Fourth commissioning cycle started at NICA complex
News, 05 October 2022
On 15 September, another commissioning cycle of the NICA injection complex started at the Joint Institute with a preliminary test phase of the main technological subsystems. Participants of the project expect that the current commissioning cycle will be the key before the entire injection complex is put into operation as a completed element of the NICA project.
After a cycle of technological operations, specialists of the Laboratory of High Energy Physics JINR cooled the magnetic ring systems of the Booster and the Nuclotron accelerators down to the nitrogen temperature. The Booster was then cooled down to the operating temperature of helium. After that, approximately in mid-October, the Nuclotron will begin to cool to helium temperature. Then the Booster and the Nuclotron will be ready to work together. Parallel to the cooling and testing of all major ring accelerator systems, work is underway to produce, accelerate, and prepare heavy ion beams for injection and further acceleration in the Booster.
The main tasks of this commissioning cycle are the acceleration of heavy ions in the linear accelerator (HILAC), the Booster, the Nuclotron, the study of beam dynamics at all stages, the optimisation of operating conditions, and the extraction of accelerated beams for operation at the BM@N facility.
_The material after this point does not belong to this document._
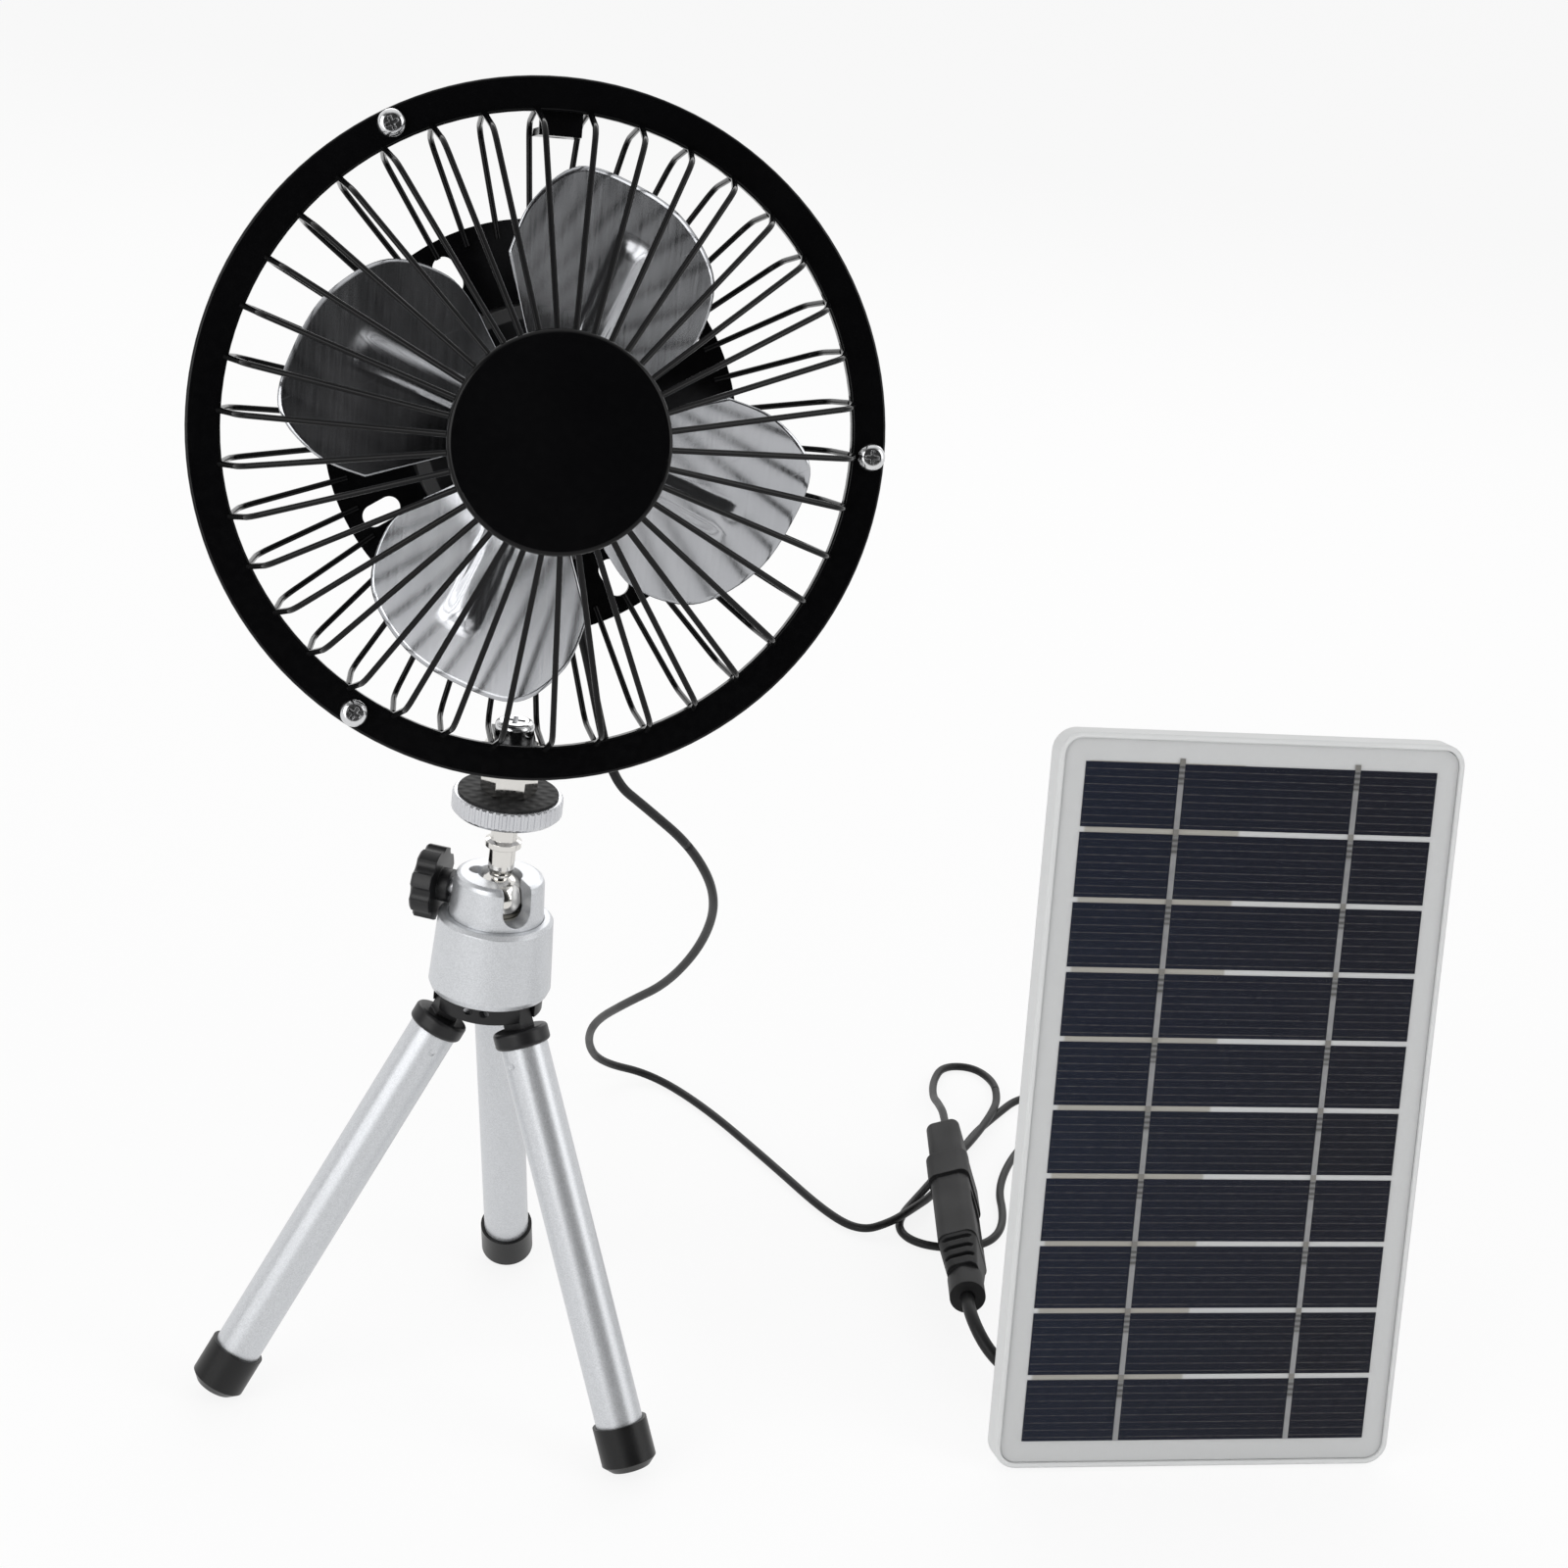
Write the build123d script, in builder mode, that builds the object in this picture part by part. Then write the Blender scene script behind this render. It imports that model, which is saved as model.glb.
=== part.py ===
from build123d import *
from math import acos, asin, cos, degrees, pi, radians, sin, sqrt, tan
import os

# Guarded metal desk fan on a folding table tripod, wired to a small solar panel.
# Millimetres, +Z up. The origin is on the floor, at the middle of the set's outline.

# ---------------------------------------------------------------- layout
tripod_x, tripod_y = -68.18, -10.11     # tripod axis on the floor
leg_azimuth = -36.4                      # compass angle of the first leg, from +X
slot_azimuth = -58.0                     # side on which the stem can lie down
knob_azimuth = 168.0                     # side that the clamp knob stands on
fan_azimuth = 11.3                       # the fan looks this far to the right of -Y
fan_lean = 14.5                          # and this far upwards
panel_x, panel_y = 118.7, -12.7          # panel's front left foot, from the tripod axis
panel_yaw, panel_lean = 14.5, 11.7

# ---------------------------------------------------------------- fits and clearances
running_fit = 0.05                       # radial, shaft in bore
slide_gap = 0.3                          # between parts that move past each other
close_gap = 0.1                          # between parts that are fastened together

# ---------------------------------------------------------------- fan guard
ring_outer_r, ring_band, ring_t, ring_edge_r = 69.0, 6.8, 1.5, 0.6
wire_r, wire_count = 0.6, 38
wire_root_inset = 0.4                    # wire centre line outside the ring's inner edge
front_bend_r, front_bend_w, front_bend_radius = ring_outer_r - ring_band - 3.0, 14.0, 5.0
rear_bend_r, rear_bend_w, rear_bend_radius = ring_outer_r - ring_band - 1.8, -16.0, 4.0
cap_r, cap_t, cap_w, cap_edge_r = 21.3, 2.2, 34.5, 1.0   # front cap: its face lies cap_w ahead of the ring
rear_plate_r, rear_plate_t = 41.7, 1.2
rear_plate_w = -19.5                     # back face of the rear plate
vent_slots, vent_slot_length, vent_slot_width, vent_slot_r = 4, 8.0, 4.5, 34.5
guard_screw_r, guard_screw_head_r, guard_screw_head_t = 1.5, 2.75, 2.2
guard_screw_pcr = ring_outer_r - 2.9
guard_screws_count, guard_nut_af, guard_nut_t = 3, 5.5, 2.4

# ---------------------------------------------------------------- motor and blades
housing_r, housing_wall, housing_w = 25.0, 1.2, -1.0
can_r, can_wall, can_length = 15.0, 1.0, 12.6
shaft_r, shaft_front_w = 1.15, 17.0
bearing_r, bearing_t = 4.0, 3.0
armature_r, armature_t = 10.2, 6.0
motor_screw_r, motor_screw_pcr, motor_screws_count = 1.0, 20.0, 3
magnet_t, magnet_arc = 2.6, 130.0
hub_r, hub_t = 8.0, 7.0
blade_t, blade_count, blade_pitch = 0.6, 4, 15.0
blade_w = 8.0                            # middle plane of the blades
blade_tip_r = 52.0
blade_phase = -21.0                      # middle line of the first blade
nut_af, nut_t = 7.0, 3.0

# ---------------------------------------------------------------- mounting tabs and coupling
tab_t, tab_width, tab_hole_r = 1.5, 8.4, 3.3
tab_leg, upper_tab_drop, tab_shelf = 4.8, 4.6, 13.0
hang_hole_r, hang_hole_inset = 2.2, 4.5
coupling_af, coupling_turn, coupling_turned, stud_r = 10.0, 8.0, 0.5, 3.15
tab_screw_head_r, tab_screw_head_t = 4.0, 3.0
fan_setback = 4.6                        # ring face behind the stem axis, level with the ring centre

# ---------------------------------------------------------------- tripod head (heights above the floor)
pad_top, pad_t, pad_r = 137.5, 0.5, 10.3
disc_r, disc_t, disc_edge, knurl_count, knurl_r = 11.3, 4.3, 0.8, 48, 0.42
ball_z, ball_r = 113.8, 5.5
stem_r, stem_neck_r, stem_shoulder_z = 2.75, 2.2, 118.4
flange_r, flange_z, flange_t = 3.75, 125.0, 2.0
cup_top_z, cup_top_r, cup_base_r, cup_bottom_z = 119.0, 9.3, 9.8, 97.4
cup_bore_r, cup_mouth_r, slot_width, slot_bottom_z = 5.9, 4.6, 6.2, 110.9
seat_top_z, seat_bottom_z = 110.6, 101.4
housing_top_z, housing_top_r, housing_base_z, housing_base_r = 110.0, 11.9, 93.4, 12.7
housing_skin = 1.3
base_plate_z, base_plate_t = 89.8, 4.8
knob_r, knob_t, knob_start, knob_lobes, lobe_r = 7.65, 4.4, 12.4, 8, 2.1
clamp_screw_r = 2.0
base_screw_r, base_screw_head_r = 1.5, 2.8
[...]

“Multi-charged heavy ions in this cycle will be generated by the KRION-6 cryogenic ioniser, which was installed at the HILAC linear accelerator this summer. Thus, for the first time, argon and xenon heavy ions from KRION-6 will be accelerated at the new linear accelerator, the Booster, and then at the Nuclotron,” Andrey Butenko, Deputy Director of VBLHEP, Head of the commissioning cycle, said.
An important task of the run will be to ensure that the BM@N works with xenon ions accelerated up to the energies of about 2-3 GeV/nucleon, to carry out commissioning work at the BM@N facility, and to start the collection of a new set of statistics in the experiment.
As a reminder, during the previous record long commissioning cycle, the project team achieved simultaneous operation of the three main accelerators of the NICA complex. A beam of carbon ions accelerated to an energy of 3 GeV/n was extracted to the BM@N facility, where large statistics were collected in the SRC (Short Range Correlation) physics experiment.
The fourth commissioning run at the NICA accelerator complex is planned for mid-December 2022.